I don’t think that JDH’s book argues for decentralized government, although that isn’t always bad either. Instead, it argues (specifically to Christians) we ought to see the public sphere as more than just the political sphere, and find other ways outside of the coercive structure of the State to solve public problems.

The thought that prompted this delve back into To Change The World was that perhaps the problems of structural racism displayed by current events involving black civilians and white officers do have a structural origin, but the structure isn’t a political one. JDH contradicts this hypothesis with his concession that “Laws that prohibit discrimination against minorities are one important illustration of the constructive influence of the state,” so maybe political solutions do exist specifically in the category of racial tension and resolution.
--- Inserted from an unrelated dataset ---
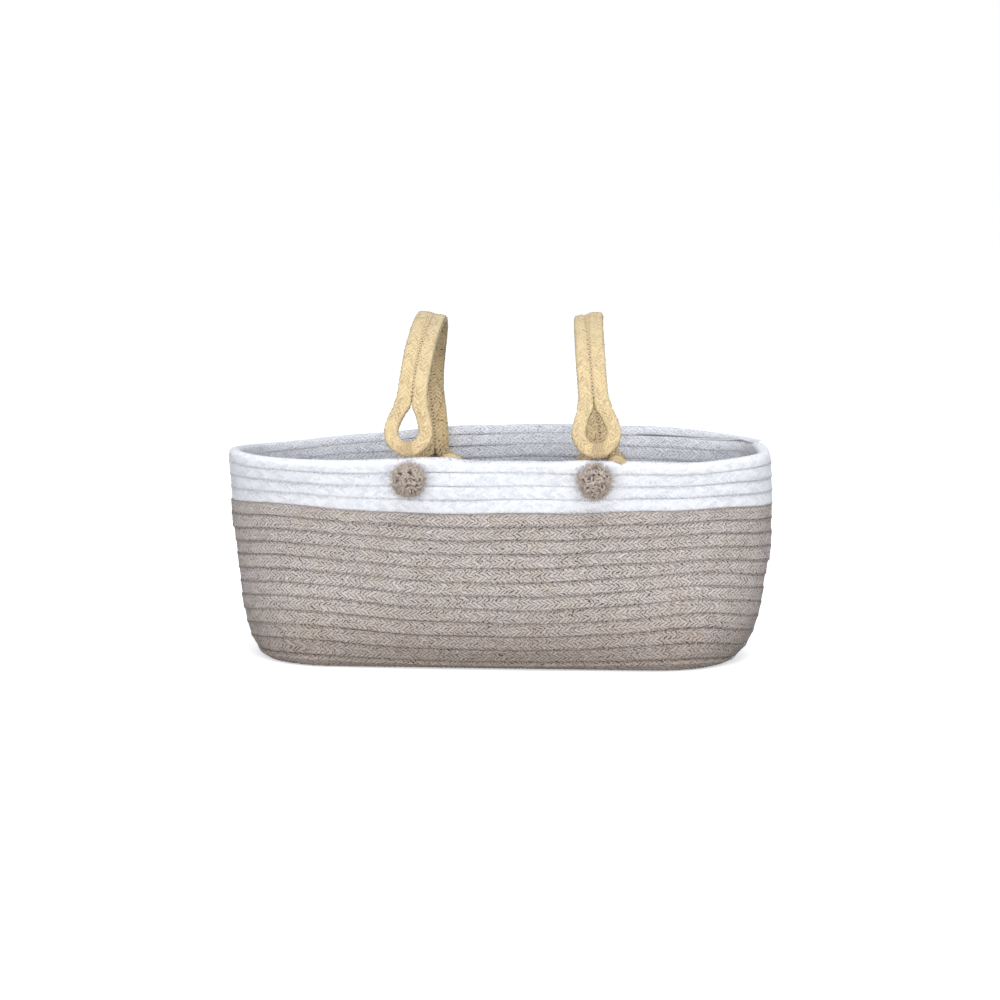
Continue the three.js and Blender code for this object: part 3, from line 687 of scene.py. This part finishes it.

But problems like gentrification, street gangs in all-minority neighborhoods, legacy college applications, entrenched subconscious perceptions of other races, and more are all problems that, while having a political solution, can mostly be solved only though social or moral campaigns, individualized incentives, private charity, or other apolitical means.

So I remain skeptical that the main solution to questions of race require political consideration at all. We all know that, in the coming months, pundits will try to politicize even further questions of race and policing (oh wait, they already have), and the solution to that is definitely not political.